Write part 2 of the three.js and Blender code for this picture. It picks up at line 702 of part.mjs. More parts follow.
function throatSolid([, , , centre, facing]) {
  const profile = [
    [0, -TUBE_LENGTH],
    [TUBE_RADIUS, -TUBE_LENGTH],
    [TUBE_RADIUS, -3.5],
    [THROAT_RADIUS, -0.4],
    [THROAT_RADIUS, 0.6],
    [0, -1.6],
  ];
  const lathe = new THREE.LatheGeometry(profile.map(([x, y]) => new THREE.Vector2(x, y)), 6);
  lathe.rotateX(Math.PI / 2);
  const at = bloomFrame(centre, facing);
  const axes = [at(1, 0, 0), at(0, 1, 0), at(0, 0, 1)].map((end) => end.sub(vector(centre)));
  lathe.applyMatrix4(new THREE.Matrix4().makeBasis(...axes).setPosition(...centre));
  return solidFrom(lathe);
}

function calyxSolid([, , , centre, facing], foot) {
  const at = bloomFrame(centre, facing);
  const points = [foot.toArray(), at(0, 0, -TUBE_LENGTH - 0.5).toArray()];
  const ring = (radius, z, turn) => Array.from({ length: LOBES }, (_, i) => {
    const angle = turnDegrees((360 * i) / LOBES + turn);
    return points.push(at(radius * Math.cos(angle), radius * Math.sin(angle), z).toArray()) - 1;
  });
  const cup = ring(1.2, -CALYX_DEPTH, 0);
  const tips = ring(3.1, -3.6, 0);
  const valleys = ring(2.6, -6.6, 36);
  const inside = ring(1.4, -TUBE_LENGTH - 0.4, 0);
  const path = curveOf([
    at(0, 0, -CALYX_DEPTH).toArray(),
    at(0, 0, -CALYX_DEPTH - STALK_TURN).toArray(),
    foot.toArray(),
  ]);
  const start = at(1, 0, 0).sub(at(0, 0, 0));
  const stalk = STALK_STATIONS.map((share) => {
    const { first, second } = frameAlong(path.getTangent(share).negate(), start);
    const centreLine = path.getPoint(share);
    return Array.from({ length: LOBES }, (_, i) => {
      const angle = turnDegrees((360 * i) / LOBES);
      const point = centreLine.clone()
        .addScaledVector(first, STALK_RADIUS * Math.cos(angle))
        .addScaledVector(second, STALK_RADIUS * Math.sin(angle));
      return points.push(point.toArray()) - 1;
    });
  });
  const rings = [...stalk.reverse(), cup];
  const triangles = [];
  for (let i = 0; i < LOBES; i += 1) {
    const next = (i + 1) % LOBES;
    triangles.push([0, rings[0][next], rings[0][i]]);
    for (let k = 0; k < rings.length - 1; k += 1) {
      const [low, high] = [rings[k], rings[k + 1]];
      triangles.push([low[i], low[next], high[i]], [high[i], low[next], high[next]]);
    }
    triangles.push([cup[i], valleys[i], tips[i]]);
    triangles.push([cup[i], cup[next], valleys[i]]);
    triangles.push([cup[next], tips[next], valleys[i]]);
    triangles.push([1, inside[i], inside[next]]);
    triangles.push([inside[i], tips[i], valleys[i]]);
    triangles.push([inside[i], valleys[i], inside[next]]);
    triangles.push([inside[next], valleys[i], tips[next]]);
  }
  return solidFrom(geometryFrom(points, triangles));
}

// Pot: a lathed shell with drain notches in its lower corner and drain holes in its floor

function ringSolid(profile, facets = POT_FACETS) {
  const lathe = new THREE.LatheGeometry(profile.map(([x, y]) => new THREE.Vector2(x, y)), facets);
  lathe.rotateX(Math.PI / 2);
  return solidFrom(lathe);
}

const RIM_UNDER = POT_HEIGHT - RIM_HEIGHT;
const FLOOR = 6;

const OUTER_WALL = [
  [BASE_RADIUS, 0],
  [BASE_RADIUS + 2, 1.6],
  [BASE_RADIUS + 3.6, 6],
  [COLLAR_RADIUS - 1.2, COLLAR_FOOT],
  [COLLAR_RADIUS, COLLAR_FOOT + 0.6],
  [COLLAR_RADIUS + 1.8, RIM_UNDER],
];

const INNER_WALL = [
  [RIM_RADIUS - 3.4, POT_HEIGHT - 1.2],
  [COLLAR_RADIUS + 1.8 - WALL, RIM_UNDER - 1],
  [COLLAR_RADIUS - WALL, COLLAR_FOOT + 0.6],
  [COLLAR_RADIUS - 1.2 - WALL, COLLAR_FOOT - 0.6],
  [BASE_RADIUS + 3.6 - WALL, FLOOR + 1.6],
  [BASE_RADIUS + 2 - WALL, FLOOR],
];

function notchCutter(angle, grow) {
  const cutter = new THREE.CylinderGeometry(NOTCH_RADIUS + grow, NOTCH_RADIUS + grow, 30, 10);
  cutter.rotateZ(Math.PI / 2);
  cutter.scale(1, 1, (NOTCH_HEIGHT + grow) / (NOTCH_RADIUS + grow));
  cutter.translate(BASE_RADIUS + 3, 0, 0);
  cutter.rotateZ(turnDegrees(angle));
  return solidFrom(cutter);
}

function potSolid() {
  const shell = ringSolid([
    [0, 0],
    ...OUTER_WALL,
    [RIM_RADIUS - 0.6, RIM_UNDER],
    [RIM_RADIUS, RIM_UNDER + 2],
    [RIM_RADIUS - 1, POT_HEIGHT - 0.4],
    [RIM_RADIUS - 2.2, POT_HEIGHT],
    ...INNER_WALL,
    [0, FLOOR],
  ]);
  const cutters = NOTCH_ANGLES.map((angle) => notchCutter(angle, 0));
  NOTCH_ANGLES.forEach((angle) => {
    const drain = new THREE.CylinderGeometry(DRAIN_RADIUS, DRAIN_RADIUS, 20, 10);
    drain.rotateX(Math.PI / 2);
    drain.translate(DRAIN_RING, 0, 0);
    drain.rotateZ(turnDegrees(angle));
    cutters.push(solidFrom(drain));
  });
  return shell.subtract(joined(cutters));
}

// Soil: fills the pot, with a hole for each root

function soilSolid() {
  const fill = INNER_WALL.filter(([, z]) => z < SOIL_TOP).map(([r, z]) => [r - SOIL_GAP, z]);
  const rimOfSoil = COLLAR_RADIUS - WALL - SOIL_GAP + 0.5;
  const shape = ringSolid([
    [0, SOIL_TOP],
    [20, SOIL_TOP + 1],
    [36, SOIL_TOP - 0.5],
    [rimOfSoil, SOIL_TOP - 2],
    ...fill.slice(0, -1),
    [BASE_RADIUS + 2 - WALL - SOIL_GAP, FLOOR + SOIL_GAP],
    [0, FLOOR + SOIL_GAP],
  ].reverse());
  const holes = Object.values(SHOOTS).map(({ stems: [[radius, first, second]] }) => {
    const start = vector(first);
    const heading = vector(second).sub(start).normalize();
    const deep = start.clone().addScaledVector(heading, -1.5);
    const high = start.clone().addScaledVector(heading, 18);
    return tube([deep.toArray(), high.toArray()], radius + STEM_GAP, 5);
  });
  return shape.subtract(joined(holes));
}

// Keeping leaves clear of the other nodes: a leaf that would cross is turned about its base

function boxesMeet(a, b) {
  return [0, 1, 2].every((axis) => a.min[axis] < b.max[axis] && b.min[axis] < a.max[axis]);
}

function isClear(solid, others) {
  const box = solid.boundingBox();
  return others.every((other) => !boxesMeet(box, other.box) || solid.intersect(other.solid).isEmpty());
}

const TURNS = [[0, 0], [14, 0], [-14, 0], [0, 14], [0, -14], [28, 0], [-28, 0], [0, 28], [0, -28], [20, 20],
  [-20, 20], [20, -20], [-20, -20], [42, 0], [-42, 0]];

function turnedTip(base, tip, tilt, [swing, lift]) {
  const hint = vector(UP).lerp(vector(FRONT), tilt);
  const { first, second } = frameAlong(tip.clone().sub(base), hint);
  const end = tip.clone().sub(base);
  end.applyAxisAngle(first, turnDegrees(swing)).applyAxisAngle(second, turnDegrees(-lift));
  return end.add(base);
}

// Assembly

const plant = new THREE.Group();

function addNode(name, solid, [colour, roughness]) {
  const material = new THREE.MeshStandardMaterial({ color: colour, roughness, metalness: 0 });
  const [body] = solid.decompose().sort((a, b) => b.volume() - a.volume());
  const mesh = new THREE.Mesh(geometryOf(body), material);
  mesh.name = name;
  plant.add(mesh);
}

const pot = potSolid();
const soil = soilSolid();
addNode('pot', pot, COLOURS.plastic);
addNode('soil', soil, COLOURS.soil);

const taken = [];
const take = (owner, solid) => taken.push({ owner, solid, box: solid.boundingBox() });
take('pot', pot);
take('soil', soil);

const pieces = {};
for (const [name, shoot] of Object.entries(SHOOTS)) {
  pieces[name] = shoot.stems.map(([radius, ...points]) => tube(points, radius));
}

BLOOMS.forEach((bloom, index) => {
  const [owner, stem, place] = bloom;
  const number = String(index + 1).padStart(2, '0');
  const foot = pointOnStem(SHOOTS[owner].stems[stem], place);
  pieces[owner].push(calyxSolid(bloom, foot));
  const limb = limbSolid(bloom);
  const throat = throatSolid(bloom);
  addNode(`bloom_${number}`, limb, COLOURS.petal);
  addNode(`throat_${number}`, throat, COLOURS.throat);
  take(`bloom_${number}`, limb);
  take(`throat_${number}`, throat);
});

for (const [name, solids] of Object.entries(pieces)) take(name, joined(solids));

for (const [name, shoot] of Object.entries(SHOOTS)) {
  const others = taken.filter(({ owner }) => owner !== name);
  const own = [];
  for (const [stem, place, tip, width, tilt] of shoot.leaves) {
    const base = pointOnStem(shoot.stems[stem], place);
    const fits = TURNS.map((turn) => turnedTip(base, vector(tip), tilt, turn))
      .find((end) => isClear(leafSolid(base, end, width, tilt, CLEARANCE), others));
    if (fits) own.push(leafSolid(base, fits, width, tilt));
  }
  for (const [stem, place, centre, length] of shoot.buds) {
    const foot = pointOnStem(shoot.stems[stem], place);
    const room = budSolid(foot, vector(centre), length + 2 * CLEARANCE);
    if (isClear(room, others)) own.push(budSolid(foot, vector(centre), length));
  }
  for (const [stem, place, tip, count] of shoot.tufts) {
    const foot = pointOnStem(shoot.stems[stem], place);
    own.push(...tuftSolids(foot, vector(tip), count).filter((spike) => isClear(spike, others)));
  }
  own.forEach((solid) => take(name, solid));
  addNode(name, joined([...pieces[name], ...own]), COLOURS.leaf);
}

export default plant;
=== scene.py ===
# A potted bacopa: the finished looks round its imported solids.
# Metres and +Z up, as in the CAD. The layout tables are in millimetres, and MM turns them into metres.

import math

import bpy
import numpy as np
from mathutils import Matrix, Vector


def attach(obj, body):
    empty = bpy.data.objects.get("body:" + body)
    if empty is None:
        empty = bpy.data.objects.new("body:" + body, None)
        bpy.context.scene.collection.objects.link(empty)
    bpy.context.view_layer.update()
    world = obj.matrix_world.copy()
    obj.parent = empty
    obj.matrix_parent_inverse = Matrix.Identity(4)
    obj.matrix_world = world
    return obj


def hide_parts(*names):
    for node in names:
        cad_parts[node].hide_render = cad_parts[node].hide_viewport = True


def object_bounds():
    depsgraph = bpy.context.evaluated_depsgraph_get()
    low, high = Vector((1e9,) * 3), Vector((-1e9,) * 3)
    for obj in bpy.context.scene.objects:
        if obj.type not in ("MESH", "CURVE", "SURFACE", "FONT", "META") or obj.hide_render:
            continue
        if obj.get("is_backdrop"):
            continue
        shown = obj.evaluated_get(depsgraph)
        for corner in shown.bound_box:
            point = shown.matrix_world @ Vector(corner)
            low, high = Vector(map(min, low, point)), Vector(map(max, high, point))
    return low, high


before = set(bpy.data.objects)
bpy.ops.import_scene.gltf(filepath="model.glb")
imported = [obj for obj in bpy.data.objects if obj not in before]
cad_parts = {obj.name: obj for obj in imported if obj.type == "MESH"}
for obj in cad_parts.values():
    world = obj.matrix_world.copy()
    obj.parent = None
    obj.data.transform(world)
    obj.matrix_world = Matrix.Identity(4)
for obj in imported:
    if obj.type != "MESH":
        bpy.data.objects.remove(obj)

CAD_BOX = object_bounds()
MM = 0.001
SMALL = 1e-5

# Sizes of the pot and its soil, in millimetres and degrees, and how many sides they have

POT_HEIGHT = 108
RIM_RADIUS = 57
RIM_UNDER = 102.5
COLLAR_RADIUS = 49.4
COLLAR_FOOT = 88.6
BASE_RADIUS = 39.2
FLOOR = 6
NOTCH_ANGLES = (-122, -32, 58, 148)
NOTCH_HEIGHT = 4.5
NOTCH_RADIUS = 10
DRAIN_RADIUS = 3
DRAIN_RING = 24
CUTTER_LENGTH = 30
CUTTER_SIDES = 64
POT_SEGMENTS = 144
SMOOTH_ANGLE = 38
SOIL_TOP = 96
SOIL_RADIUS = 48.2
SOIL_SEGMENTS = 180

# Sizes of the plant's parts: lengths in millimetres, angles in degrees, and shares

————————

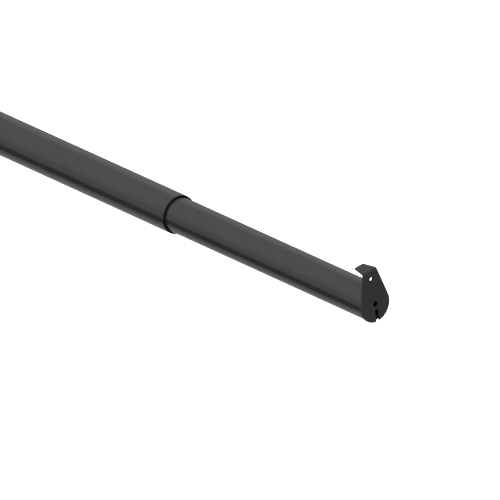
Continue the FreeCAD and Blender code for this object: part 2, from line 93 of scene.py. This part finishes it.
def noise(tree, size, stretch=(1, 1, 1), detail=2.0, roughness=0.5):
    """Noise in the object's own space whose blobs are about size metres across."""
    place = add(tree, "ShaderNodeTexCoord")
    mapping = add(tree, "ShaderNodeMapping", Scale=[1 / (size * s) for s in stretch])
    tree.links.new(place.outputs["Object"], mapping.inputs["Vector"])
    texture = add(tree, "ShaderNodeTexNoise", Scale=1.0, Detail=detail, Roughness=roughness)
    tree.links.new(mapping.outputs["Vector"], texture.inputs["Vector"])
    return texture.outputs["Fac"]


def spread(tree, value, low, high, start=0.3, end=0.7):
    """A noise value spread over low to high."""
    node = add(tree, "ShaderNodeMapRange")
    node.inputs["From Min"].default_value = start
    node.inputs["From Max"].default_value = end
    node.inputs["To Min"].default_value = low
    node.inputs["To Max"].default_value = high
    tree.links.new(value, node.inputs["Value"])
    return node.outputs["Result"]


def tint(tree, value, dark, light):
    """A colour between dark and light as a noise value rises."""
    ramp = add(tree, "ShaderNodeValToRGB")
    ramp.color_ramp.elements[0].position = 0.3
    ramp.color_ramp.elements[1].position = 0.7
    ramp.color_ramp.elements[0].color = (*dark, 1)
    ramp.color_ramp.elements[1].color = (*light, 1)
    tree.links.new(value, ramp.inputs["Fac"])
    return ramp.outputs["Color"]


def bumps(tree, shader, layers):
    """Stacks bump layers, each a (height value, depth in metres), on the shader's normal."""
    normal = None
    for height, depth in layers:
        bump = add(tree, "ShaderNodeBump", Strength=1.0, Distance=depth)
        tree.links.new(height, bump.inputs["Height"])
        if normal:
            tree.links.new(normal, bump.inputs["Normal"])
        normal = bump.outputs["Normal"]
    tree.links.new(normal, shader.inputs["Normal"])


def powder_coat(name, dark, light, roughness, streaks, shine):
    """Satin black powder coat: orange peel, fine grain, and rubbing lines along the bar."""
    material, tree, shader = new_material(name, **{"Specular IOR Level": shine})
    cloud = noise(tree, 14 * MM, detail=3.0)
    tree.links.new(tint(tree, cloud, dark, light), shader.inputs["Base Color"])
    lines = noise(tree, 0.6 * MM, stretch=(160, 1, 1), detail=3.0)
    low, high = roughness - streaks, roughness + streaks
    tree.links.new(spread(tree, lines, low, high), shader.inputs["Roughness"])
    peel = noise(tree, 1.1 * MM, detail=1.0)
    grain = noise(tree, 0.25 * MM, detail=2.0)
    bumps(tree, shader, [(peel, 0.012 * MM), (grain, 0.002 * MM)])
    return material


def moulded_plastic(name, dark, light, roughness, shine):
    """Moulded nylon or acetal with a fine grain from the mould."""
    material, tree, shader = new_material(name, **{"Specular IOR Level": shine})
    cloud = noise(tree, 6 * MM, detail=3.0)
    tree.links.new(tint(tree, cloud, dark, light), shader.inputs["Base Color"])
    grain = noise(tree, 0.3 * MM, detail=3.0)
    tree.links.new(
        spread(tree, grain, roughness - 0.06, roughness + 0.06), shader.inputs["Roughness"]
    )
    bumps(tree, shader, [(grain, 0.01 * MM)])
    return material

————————

■ WORK TO COMPLETE: Taking the material above, extract exactly and only the lines from the line with "const room = budSolid(foot, vector(centre), length" to the line with "obj.matrix_parent_inverse = Matrix.Identity(4)", inclusive of both.

■ WRITTEN RESPONSE:
    const room = budSolid(foot, vector(centre), length + 2 * CLEARANCE);
    if (isClear(room, others)) own.push(budSolid(foot, vector(centre), length));
  }
  for (const [stem, place, tip, count] of shoot.tufts) {
    const foot = pointOnStem(shoot.stems[stem], place);
    own.push(...tuftSolids(foot, vector(tip), count).filter((spike) => isClear(spike, others)));
  }
  own.forEach((solid) => take(name, solid));
  addNode(name, joined([...pieces[name], ...own]), COLOURS.leaf);
}

export default plant;
=== scene.py ===
# A potted bacopa: the finished looks round its imported solids.
# Metres and +Z up, as in the CAD. The layout tables are in millimetres, and MM turns them into metres.

import math

import bpy
import numpy as np
from mathutils import Matrix, Vector


def attach(obj, body):
    empty = bpy.data.objects.get("body:" + body)
    if empty is None:
        empty = bpy.data.objects.new("body:" + body, None)
        bpy.context.scene.collection.objects.link(empty)
    bpy.context.view_layer.update()
    world = obj.matrix_world.copy()
    obj.parent = empty
    obj.matrix_parent_inverse = Matrix.Identity(4)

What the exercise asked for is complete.